TASK DESCRIPTION:
Reproduce the lines from the one bearing "collar_casing();" through the one bearing "obj.parent = None", inclusive. Copy them exactly; include no other line.

— Start of DATA SHOWN —

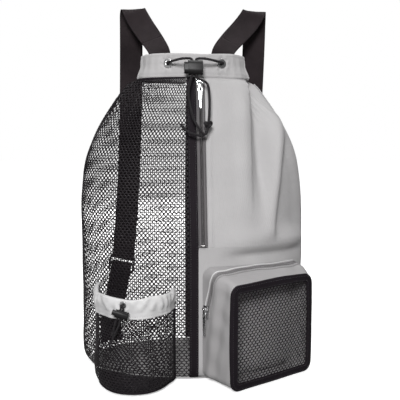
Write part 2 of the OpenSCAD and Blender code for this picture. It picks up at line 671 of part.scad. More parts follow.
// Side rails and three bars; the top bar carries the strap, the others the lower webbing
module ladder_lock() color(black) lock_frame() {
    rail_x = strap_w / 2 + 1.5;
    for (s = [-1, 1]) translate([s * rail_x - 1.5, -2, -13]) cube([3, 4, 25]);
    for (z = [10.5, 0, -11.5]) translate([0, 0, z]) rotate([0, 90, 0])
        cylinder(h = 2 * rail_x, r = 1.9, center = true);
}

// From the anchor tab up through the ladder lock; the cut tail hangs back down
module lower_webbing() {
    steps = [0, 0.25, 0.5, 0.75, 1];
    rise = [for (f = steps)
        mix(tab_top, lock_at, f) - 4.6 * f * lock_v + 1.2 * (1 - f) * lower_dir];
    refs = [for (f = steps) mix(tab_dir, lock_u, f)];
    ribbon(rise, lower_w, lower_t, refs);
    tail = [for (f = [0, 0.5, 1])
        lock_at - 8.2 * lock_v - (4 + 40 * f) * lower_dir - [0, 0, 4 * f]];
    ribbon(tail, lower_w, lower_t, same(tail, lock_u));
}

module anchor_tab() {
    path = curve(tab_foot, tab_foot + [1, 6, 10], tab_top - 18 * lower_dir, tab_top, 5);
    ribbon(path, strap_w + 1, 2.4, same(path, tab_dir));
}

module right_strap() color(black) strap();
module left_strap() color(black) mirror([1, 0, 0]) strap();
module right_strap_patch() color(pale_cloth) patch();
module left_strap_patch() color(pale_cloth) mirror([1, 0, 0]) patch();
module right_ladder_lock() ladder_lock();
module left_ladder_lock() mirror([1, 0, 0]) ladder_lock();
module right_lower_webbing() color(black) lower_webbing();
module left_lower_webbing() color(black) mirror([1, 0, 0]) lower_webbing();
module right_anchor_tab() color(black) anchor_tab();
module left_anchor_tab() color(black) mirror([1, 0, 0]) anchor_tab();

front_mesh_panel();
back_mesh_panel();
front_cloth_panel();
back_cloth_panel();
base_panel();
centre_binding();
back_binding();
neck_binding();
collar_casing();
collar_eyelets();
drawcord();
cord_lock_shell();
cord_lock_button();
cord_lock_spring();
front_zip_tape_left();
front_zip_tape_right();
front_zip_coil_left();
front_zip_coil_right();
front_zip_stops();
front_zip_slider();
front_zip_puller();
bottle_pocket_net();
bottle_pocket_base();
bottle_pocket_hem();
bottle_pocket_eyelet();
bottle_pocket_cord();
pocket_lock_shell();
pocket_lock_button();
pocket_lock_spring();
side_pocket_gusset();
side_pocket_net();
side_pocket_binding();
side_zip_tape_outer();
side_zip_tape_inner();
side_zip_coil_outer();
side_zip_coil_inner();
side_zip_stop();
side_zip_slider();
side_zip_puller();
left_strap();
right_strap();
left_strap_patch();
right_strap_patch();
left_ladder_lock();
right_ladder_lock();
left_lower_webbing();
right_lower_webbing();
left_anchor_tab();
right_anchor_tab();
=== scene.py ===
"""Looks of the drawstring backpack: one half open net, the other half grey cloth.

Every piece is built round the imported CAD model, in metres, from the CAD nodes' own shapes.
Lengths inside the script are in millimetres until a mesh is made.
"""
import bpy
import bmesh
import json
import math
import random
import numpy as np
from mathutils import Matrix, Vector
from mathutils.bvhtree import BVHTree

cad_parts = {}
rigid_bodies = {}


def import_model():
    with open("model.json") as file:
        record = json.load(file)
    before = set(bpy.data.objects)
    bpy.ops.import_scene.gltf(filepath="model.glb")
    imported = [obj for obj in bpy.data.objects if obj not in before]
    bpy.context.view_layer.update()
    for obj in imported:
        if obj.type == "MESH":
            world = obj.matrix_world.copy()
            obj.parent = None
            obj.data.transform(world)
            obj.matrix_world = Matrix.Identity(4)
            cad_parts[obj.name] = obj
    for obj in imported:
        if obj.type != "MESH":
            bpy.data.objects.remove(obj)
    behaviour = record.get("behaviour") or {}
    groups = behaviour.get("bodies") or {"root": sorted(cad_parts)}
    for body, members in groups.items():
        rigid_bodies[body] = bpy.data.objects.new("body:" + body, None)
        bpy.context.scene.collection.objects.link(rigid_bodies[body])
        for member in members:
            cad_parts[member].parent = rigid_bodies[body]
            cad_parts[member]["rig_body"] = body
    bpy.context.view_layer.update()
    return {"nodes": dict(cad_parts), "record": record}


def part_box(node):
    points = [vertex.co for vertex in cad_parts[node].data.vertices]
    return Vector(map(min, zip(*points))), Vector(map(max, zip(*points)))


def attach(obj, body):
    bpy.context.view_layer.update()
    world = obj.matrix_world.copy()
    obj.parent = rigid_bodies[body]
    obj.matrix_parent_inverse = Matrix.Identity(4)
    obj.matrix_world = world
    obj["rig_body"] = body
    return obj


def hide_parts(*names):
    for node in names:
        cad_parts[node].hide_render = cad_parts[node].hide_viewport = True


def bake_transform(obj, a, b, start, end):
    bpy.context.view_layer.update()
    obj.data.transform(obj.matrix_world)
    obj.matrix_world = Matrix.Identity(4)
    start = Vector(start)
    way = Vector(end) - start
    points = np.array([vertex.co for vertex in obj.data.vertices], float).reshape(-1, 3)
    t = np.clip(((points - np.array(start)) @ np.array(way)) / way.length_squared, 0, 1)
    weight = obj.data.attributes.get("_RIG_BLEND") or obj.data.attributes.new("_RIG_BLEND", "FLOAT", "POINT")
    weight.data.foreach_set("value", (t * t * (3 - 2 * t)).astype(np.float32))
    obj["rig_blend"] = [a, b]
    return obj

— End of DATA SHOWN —

SOLVED EXERCISE:
collar_casing();
collar_eyelets();
drawcord();
cord_lock_shell();
cord_lock_button();
cord_lock_spring();
front_zip_tape_left();
front_zip_tape_right();
front_zip_coil_left();
front_zip_coil_right();
front_zip_stops();
front_zip_slider();
front_zip_puller();
bottle_pocket_net();
bottle_pocket_base();
bottle_pocket_hem();
bottle_pocket_eyelet();
bottle_pocket_cord();
pocket_lock_shell();
pocket_lock_button();
pocket_lock_spring();
side_pocket_gusset();
side_pocket_net();
side_pocket_binding();
side_zip_tape_outer();
side_zip_tape_inner();
side_zip_coil_outer();
side_zip_coil_inner();
side_zip_stop();
side_zip_slider();
side_zip_puller();
left_strap();
right_strap();
left_strap_patch();
right_strap_patch();
left_ladder_lock();
right_ladder_lock();
left_lower_webbing();
right_lower_webbing();
left_anchor_tab();
right_anchor_tab();
=== scene.py ===
"""Looks of the drawstring backpack: one half open net, the other half grey cloth.

Every piece is built round the imported CAD model, in metres, from the CAD nodes' own shapes.
Lengths inside the script are in millimetres until a mesh is made.
"""
import bpy
import bmesh
import json
import math
import random
import numpy as np
from mathutils import Matrix, Vector
from mathutils.bvhtree import BVHTree

cad_parts = {}
rigid_bodies = {}


def import_model():
    with open("model.json") as file:
        record = json.load(file)
    before = set(bpy.data.objects)
    bpy.ops.import_scene.gltf(filepath="model.glb")
    imported = [obj for obj in bpy.data.objects if obj not in before]
    bpy.context.view_layer.update()
    for obj in imported:
        if obj.type == "MESH":
            world = obj.matrix_world.copy()
            obj.parent = None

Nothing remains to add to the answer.